Attach to a running job#

Use the following command on the frontend node to attach to a specific running job:

srun --jobid=<jobID> --overlap --pty /bin/bash -l

Attaching to a running job can be used e.g. to check GPU utilization via nvidia-smi. For more information on nvidia-smi and GPU profiling, see Working with NVIDIA GPUs.

Slurm environment variables#

The Slurm scheduler typically sets environment variables to tell the job about what resources were allocated to it. These can also be used in batch scripts. A complete list can be found in the official Slurm documentation. The most useful are given below:

Variable name	Description
`$SLURM_JOB_ID`	Job ID
`$SLURM_SUBMIT_DIR`	Directory from which the job was submitted
`$SLURM_JOB_NODELIST`	List of nodes on which job runs
`$SLURM_JOB_NUM_NODES`	Number of nodes allocated to job
`$SLURM_CPUS_PER_TASK`	Number of cores per task; set `$OMP_NUM_THREADS` to this value for OpenMP/hybrid applications

Environment export#

SLURM automatically propagates environment variables that are set in the shell at the time of submission into the Slurm job.
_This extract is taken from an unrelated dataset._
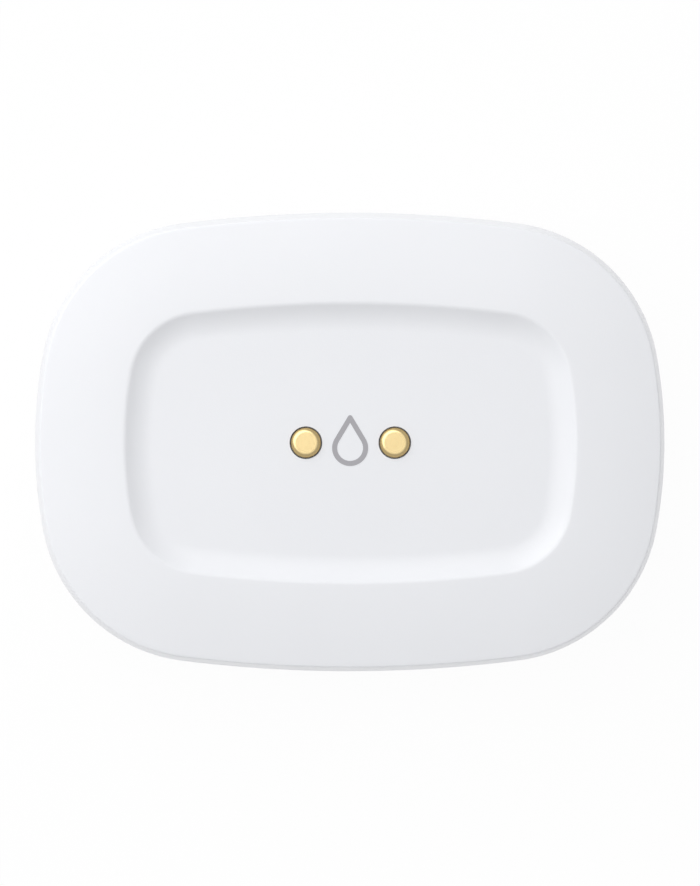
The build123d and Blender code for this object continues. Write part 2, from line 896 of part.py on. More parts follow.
save("status_led", make_status_led())
save("temperature_sensor", make_temperature_sensor())
save("voltage_regulator", make_voltage_regulator())
save("crystal", make_crystal())
save("capacitors", group(make_chips(capacitor_place_share, capacitor_height)))
save("resistors", group(make_chips(resistor_place_share, resistor_height)))
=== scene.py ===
# Water leak sensor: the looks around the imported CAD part
import bmesh
import bpy
import json
import math
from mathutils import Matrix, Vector

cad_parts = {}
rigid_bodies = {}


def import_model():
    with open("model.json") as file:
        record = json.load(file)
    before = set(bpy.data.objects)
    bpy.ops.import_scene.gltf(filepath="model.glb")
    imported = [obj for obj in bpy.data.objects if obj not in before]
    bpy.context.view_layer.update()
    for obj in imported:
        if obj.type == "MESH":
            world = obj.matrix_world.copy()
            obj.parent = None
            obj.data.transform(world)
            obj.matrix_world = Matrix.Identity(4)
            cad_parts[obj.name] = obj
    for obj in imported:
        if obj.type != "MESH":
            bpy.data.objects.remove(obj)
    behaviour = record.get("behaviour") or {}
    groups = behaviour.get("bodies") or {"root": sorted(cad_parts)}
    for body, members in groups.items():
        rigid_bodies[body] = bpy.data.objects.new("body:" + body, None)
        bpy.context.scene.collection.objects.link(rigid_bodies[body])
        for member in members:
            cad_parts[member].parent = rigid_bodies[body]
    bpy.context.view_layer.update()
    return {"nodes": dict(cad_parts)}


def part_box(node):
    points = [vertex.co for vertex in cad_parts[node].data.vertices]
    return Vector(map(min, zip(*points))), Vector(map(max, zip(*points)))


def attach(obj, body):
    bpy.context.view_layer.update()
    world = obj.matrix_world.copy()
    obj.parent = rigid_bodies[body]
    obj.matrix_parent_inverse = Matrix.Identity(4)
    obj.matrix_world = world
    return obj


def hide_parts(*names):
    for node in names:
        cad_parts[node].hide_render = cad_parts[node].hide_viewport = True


for leftover in list(bpy.data.objects):  # a fresh Blender may hold a cube, a lamp and a camera
    bpy.data.objects.remove(leftover)
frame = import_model()
nodes = frame["nodes"]
mm = 0.001
print("frame loaded:", len(nodes), "CAD nodes")


def addObject(name, data):  # a mesh, a lamp or a camera
    made = bpy.data.objects.new(name, data)
    bpy.context.scene.collection.objects.link(made)
    return made


def addMesh(name, points, edges=(), faces=()):  # points in mm
    mesh = bpy.data.meshes.new(name)
    mesh.from_pydata([(x * mm, y * mm, z * mm) for x, y, z in points], edges, faces)
    return addObject(name, mesh)


def around(radius, angle):
    return radius * math.cos(angle), radius * math.sin(angle)


# Camera: nearly straight above, a little to the upper left, as in the photo
view = dict(
    distance=1000 * mm, leftOf=7 * mm, aboveOf=9 * mm, frameHeight=78.80 * mm,
    aim=(0.018 * mm, -0.089 * mm, 8 * mm), sensor=36, clip=(0.05, 20))


def addCamera(size):
    data = bpy.data.cameras.new("camera")
    data.sensor_width = size["sensor"]
    data.lens = size["sensor"] * size["distance"] / size["frameHeight"]
    data.clip_start, data.clip_end = size["clip"]
    camera = addObject("camera", data)
    away = Vector((-size["leftOf"], size["aboveOf"], size["distance"]))
    camera.location = Vector(size["aim"]) + away
    camera.rotation_euler = Vector((0, 0, 1)).rotation_difference(away).to_euler()
    bpy.context.scene.camera = camera


addCamera(view)
bpy.context.scene.view_settings.view_transform = "Standard"


class Signal:  # a socket that can be reckoned with
    def __init__(self, net, socket):
        self.net, self.socket = net, socket

    def reckon(self, operation, *values):
        return self.net.node("ShaderNodeMath", {"operation": operation}, dict(enumerate(values)))

    def __add__(self, other):
        return self.reckon("ADD", self, other)

    def __sub__(self, other):
        return self.reckon("SUBTRACT", self, other)

    def __rsub__(self, other):
        return self.reckon("SUBTRACT", other, self)

    def __mul__(self, other):
        return self.reckon("MULTIPLY", self, other)

    def __truediv__(self, other):
        return self.reckon("DIVIDE", self, other)

    def __pow__(self, other):
        return self.reckon("POWER", self, other)

    def above(self, level):
        return self.reckon("GREATER_THAN", self, level)

    def size(self):
        return self.reckon("ABSOLUTE", self)

    def wrapped(self):
        return self.reckon("FRACT", self)

    def soft(self, low, high):  # 0 below low, 1 above high and smooth between them
        return self.net.node("ShaderNodeMapRange", {"interpolation_type": "SMOOTHSTEP"},
                             {"Value": self, "From Min": low, "From Max": high})

    def band(self, start, flat, slope):  # 1 from start on for the length of flat, with a slope at both ends
        return self.soft(start - slope, start) * (1 - self.soft(start + flat, start + flat + slope))

    def larger(self, other):
        return self.reckon("MAXIMUM", self, other)

    def clamped(self):
        return self.reckon("MINIMUM", self.larger(0), 1)

    __radd__ = __add__
    __rmul__ = __mul__


class Net:  # any node tree, built up node by node
    def node(self, kind, settings=None, values=None, out=0):
        made = self.tree.nodes.new(kind)
        for name, setting in (settings or {}).items():
            if name == "stops":
                ramp = made.color_ramp.elements
                while len(ramp) < len(setting):
                    ramp.new(0.5)
                for stop, (position, level) in zip(ramp, setting):
                    stop.position, stop.color = position, (level, level, level, 1)
            else:
                setattr(made, name, setting)
        for socket, value in (values or {}).items():
            for single in value if isinstance(value, list) else [value]:
                if isinstance(single, Signal):
                    self.tree.links.new(single.socket, made.inputs[socket])
                else:
                    made.inputs[socket].default_value = single
        return Signal(self, made.outputs[out])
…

This includes paths set by currently loaded modules. To start the batch job with a clean environment, it is recommended to add #SBATCH --export=NONE and unset SLURM_EXPORT_ENV to the job script. The un-setting of SLURM_EXPORT_ENV inside the job script ensures propagation of all Slurm-specific variables and loaded modules to the srun call. If this is omitted, srun might not work as expected. Specifying export SLURM_EXPORT_ENV=ALL is equivalent to unset SLURM_EXPORT_ENV and can be used interchangeably.